[Information provided start]

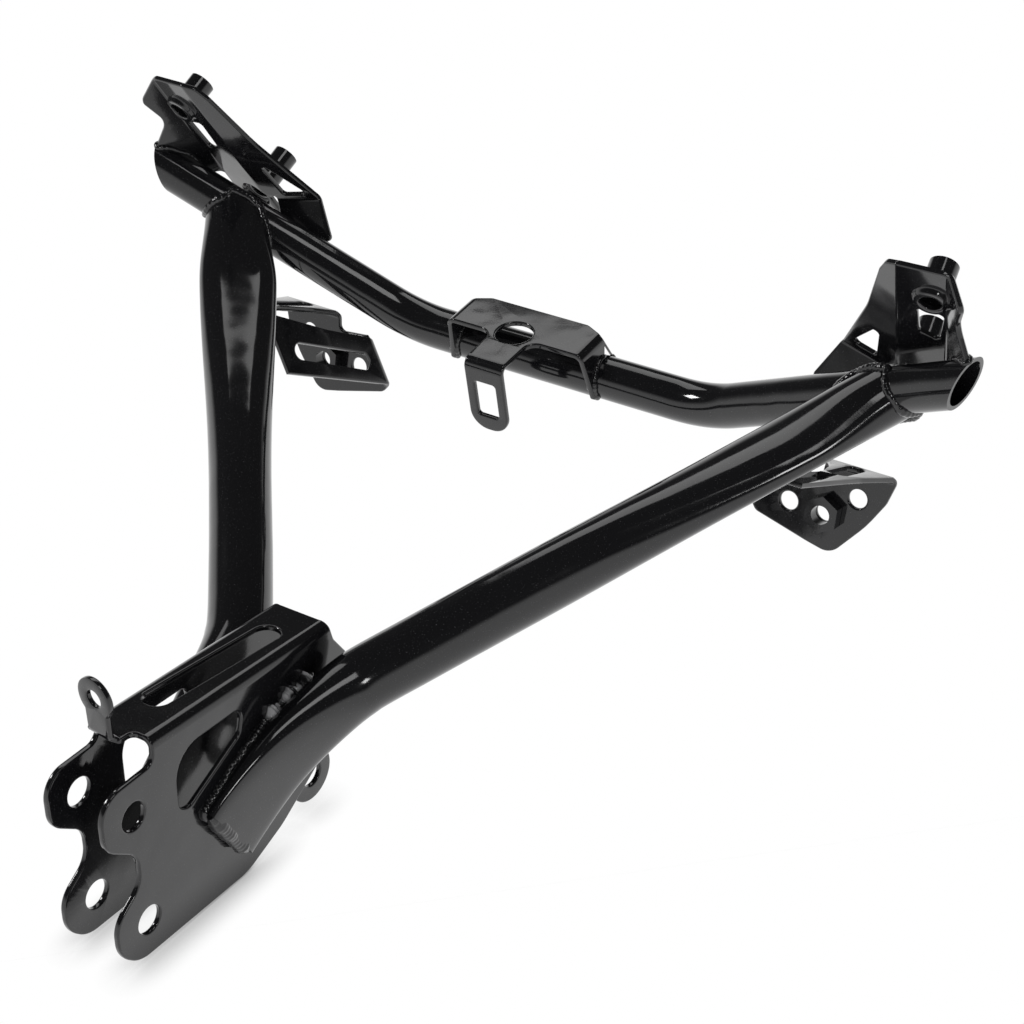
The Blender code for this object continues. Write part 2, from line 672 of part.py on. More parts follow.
mirror_holes = [
    rounded([
        (0.0078, -0.0246, 0.0015),
        (0.0180, -0.0256, 0.0020),
        (0.0165, -0.0440, 0.0020),
        (0.0086, -0.0400, 0.0015),
    ]),
    rounded([
        (-0.0080, -0.0490, 0.0015),
        (-0.0100, -0.0725, 0.0020),
        (-0.0225, -0.0735, 0.0020),
    ]),
]
mirror_dishes = [
    (UPPER_SEAT, MIRROR_HOLE, SEAT_RADIUS, SEAT_DISH),
    (LOWER_SEAT, MIRROR_HOLE, SEAT_RADIUS, -SEAT_DISH),
]


def make_mirror_bracket(side, suffix):
    """Add one mirror bracket and its two collars."""
    plate = blank(rounded(mirror_outline), mirror_holes, mirror_dishes)
    fold(plate, [
        ((-0.0030, -0.0750), (-1, -0.12), FOOT_FOLD, lambda at: at.x < -0.0015 and at.y < -0.070),
        ((0, 0), (0, 1), -GUSSET_FOLD, lambda at: at.x < 0.003),
        ((FLANGE_LINE, 0), (0, -1), FLANGE_FOLD, lambda at: at.x > 0.0150 and at.y > -0.0605),
    ])
    bracket = add_node("mirror_bracket_" + suffix, plate, PAINT, mirror_frame)
    cope = bar_way * 0.07
    cut(bracket, [rod("mirror_cope", bar_joint - cope, bar_end + bar_way * 0.01, BAR_RADIUS + SEAT_GAP)])
    if side < 0:
        bracket.data.transform(Matrix.Scale(-1, 4, Vector((1, 0, 0))))
        bracket.data.flip_normals()
    collars = (("upper", UPPER_SEAT, UPPER_COLLAR, SEAT_DISH), ("lower", LOWER_SEAT, LOWER_COLLAR, -SEAT_DISH))
    for level, seat, length, dish in collars:
        near = dish - SHEET / 2 - SEAT_GAP
        place = mirror_frame @ Matrix.Translation((*seat, near))
        points = [Vector((0, 0, 0)), Vector((0, 0, -length))]
        collar = tube_round(points, COLLAR_RADIUS, COLLAR_RADIUS - MIRROR_HOLE)
        add_node("mirror_collar_" + level + "_" + suffix, collar, PAINT, place, side)


make_mirror_bracket(1, "right")
make_mirror_bracket(-1, "left")


# Side brackets. The blank's X runs across and its Y up the three-hole plate.
side_up = Vector((0, math.sin(SIDE_LEAN), math.cos(SIDE_LEAN)))
side_frame = frame_matrix(
    leg_end + Vector(SIDE_PLACE),
    Vector((1, 0, 0)),
    side_up,
    Vector((1, 0, 0)).cross(side_up),
)
arm_start = Vector((-0.0470, -0.0268))
arm_way = Vector((0.5355, 0.8446)).normalized()
arm_out = Vector((-arm_way.y, arm_way.x))


def on_arm(along, distance, radius=0.0):
    """Return a blank point on the folded arm, from the arm's own sizes."""
    point = arm_start + arm_way * along + arm_out * developed(distance, ARM_FOLD)
    return (point.x, point.y, radius)


def on_neck(x, distance, radius=0.0):
    """Return a blank point on the neck, which folds at the top of the plate."""
    return (x, developed(distance, NECK_FOLD), radius)


side_outline = [
    (0.0168, -0.0020, 0.0040),
    on_neck(0.0104, 0.0250, 0.0300),
    on_neck(0.0045, 0.0720),
    on_neck(-0.0105, 0.0720),
    on_neck(-0.0032, 0.0340, 0.0200),
    on_neck(-0.0078, 0.0140, 0.0150),
    (-0.0152, -0.0010, 0.0030),
    (-0.0160, -0.0078, 0.0030),
    (-0.0310, -0.0064, 0.0010),
    on_arm(0.0230, 0.0000),
    on_arm(0.0338, 0.0270, 0.0500),
    on_arm(0.0500, 0.0600),
    on_arm(0.0205, 0.0600),
    on_arm(0.0000, 0.0000, 0.0500),
    (-0.0432, -0.0310, 0.0040),
    (-0.0180, -0.0375, 0.0100),
    (-0.0065, -0.0400, 0.0080),
    (0.0070, -0.0235, 0.0500),
    (0.0140, -0.0115, 0.0100),
]
nut_seat = (-0.0115, -0.0222)
side_holes = [
    circle(nut_seat, SIDE_HOLE),
    circle((0.0015, -0.0125), SIDE_HOLE),
    circle((-0.0286, -0.0223), SIDE_HOLE),
    slot(on_neck(0.0005, 0.0045)[:2], on_neck(0.0015, 0.0335)[:2], 0.0085),
    slot(on_arm(0.0130, 0.0080)[:2], on_arm(0.0295, 0.0510)[:2], 0.0080),
]


def make_side_bracket(side, suffix):
    """Add one side bracket and its weld nut."""
    plate = blank(rounded(side_outline), side_holes)
    fold(plate, [
        ((0, 0), (1, 0), NECK_FOLD, lambda at: at.x > -0.0158 and at.y > -0.0045),
        (arm_start, arm_way, ARM_FOLD, lambda at: at.x < -0.0300),
    ])
    bracket = add_node("side_bracket_" + suffix, plate, PAINT, side_frame)
    leg_up = leg_way.cross(Vector((-1, 0, 0))).normalized() * LEG_RADIUS * 0.9
    above = rod("side_trim", leg_heel + leg_way * 0.13 + leg_up, leg_end + leg_way * 0.03 + leg_up, LEG_RADIUS)
    cut(bracket, [add_node("side_cope", loft(leg_rings(-SEAT_GAP)), None), above])
    if side < 0:
        bracket.data.transform(Matrix.Scale(-1, 4, Vector((1, 0, 0))))
        bracket.data.flip_normals()
    foot = SHEET / 2 + SEAT_GAP
    rings = []
    for size, sides in ((SIDE_NUT_RADIUS, 6), (SIDE_HOLE, 24)):
        turns = [2 * math.pi * step / 24 for step in range(24)]
        shape = [size / math.cos((turn + math.pi / 6) % (math.pi / 3) - math.pi / 6) if sides == 6 else size for turn in turns]
        flat = [Vector((reach * math.cos(turn), reach * math.sin(turn), 0)) for reach, turn in zip(shape, turns)]
        levels = (0, SIDE_NUT_HEIGHT) if sides == 6 else (SIDE_NUT_HEIGHT, 0)
        rings += [[point + Vector((0, 0, level)) for point in flat] for level in levels]
    place = side_frame @ Matrix.Translation((*nut_seat, foot))
    add_node("side_nut_" + suffix, loft(rings, closed=True), PAINT, place, side)


make_side_bracket(1, "right")
make_side_bracket(-1, "left")

for node in bpy.data.objects:
    shade(node)
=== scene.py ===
# Looks of a motorcycle's fairing stay: gloss black paint over welded tube and folded sheet.
# Sizes are in metres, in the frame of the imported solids: X across, +Y forward, +Z up.
import math

import bmesh
import bpy
from mathutils import Matrix, Vector, noise
from mathutils.bvhtree import BVHTree


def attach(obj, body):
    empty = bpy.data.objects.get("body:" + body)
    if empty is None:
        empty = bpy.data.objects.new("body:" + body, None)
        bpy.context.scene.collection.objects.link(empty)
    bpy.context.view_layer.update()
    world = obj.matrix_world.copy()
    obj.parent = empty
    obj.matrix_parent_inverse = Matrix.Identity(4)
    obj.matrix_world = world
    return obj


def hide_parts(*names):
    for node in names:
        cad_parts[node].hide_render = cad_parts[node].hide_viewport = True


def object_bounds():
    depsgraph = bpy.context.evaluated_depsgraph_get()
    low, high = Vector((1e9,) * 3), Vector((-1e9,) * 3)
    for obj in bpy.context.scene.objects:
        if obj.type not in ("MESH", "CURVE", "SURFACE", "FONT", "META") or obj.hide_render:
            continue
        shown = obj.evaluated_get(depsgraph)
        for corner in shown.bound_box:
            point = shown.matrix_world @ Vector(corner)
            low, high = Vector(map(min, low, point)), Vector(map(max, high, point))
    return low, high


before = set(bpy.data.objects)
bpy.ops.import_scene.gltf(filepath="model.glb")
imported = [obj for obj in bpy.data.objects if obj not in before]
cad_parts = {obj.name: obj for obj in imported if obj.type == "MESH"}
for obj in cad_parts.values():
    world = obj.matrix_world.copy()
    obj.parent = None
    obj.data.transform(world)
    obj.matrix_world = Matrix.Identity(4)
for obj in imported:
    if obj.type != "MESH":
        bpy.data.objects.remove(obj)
cad_box = [list(corner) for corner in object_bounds()]


# Head pressing: the folded steel bracket that bolts to the motorcycle's frame, a U with a slotted
# web, a small upright eye and two scalloped cheeks. It is cut and pressed from one 2.5 mm sheet,
# and carries the lugs and both main tubes, which are welded to its cheeks.
SHEET = 0.0025
SEAT_GAP = 0.0003
FOLD_RADIUS = 0.0033
ARC_STEP = math.radians(5)
FOLD_STEP = math.radians(5)
HOLE_SIDES = 64
EDGE_RADIUS = 0.0008
EDGE_STEPS = 3
DISH_STEPS = 8
DISH_FLAT_SHARE = 0.55
SHARPEST_SMOOTHED = math.radians(32)
ACROSS = Vector((1, 0, 0))
HEAD_WIDTH = 0.0276
WEB_TILT = math.radians(4.5)
WEB_TOP = 0.0262
WEB_REAR = 0.1122
WEB_FRONT = 0.006
BOLT_HOLE = 0.0057
UPPER_BOLT = (0.0, 0.0)
LOWER_BOLT = (0.0020, -0.0485)
LOBE_RADIUS = 0.0150
WEB_SLOT_WIDTH = 0.0108
WEB_SLOT_FRONT = 0.0290
WEB_SLOT_REAR = 0.0975
EAR_RADIUS = 0.0083
EAR_HOLE = 0.0035
EAR_RISE = 0.0165
EAR_NECK = 0.0115
EAR_OFFSET = -0.0028
EAR_ANGLE = math.radians(84)
EAR_SKEW = math.radians(7.4)
RELIEF_DEPTH = 0.0068
CHEEK_FLOOR = -0.0654
CHEEK_REAR = 0.1145
CHEEK_WING = 0.0085
WEB_SLOT_SKEW = -0.0032
IN_EAR_HALF = 0.0105
TONGUE_EASE = 0.0018


def linear(code):
    """Return the linear colour of a hexadecimal sRGB code."""
    values = [int(code[index:index + 2], 16) / 255 for index in (0, 2, 4)]
    steep = [((value + 0.055) / 1.055) ** 2.4 for value in values]
    return (*[value / 12.92 if value <= 0.04045 else curve for value, curve in zip(values, steep)], 1.0)


def add_step(tree, kind, settings=(), links=()):
    """Add a shader node with its settings and incoming links, and return it."""
    step = tree.nodes.new(kind)
    for name, value in dict(settings).items():
        if name in step.inputs:
            step.inputs[name].default_value = value
        else:
            setattr(step, name, value)
    for name, source in dict(links).items():
        tree.links.new(source, step.inputs[name])
    return step


# Enamel: gloss black paint sprayed on steel and baked. It gives sharp reflections that waver
# slightly with the orange peel, a soft cloudiness in the gloss, and a few pale specks of dust.
# Pattern scales are per metre: 38 is a patch of 26 mm, 55 a wave of 18 mm, 900 a grain of 1.1 mm.
CLOUD_SCALE = 38.0
WAVE_SCALE = 55.0
PEEL_SCALE = 900.0
WAVE_HEIGHT = 0.0030
PEEL_HEIGHT = 0.00012
BLACK, DUST = "151517", "4a4a4c"
DUST_SPECK = (2600.0, 0.76, 0.82)  # 0.4 mm specks, shown over this range of the noise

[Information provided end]

• _What needs to be done_: Nothing but the lines from the one with "levels = (0, SIDE_NUT_HEIGHT)" to the one with "obj.parent = empty" should be echoed, both of them included, exactly as written.

• _The result_:
        levels = (0, SIDE_NUT_HEIGHT) if sides == 6 else (SIDE_NUT_HEIGHT, 0)
        rings += [[point + Vector((0, 0, level)) for point in flat] for level in levels]
    place = side_frame @ Matrix.Translation((*nut_seat, foot))
    add_node("side_nut_" + suffix, loft(rings, closed=True), PAINT, place, side)


make_side_bracket(1, "right")
make_side_bracket(-1, "left")

for node in bpy.data.objects:
    shade(node)
=== scene.py ===
# Looks of a motorcycle's fairing stay: gloss black paint over welded tube and folded sheet.
# Sizes are in metres, in the frame of the imported solids: X across, +Y forward, +Z up.
import math

import bmesh
import bpy
from mathutils import Matrix, Vector, noise
from mathutils.bvhtree import BVHTree


def attach(obj, body):
    empty = bpy.data.objects.get("body:" + body)
    if empty is None:
        empty = bpy.data.objects.new("body:" + body, None)
        bpy.context.scene.collection.objects.link(empty)
    bpy.context.view_layer.update()
    world = obj.matrix_world.copy()
    obj.parent = empty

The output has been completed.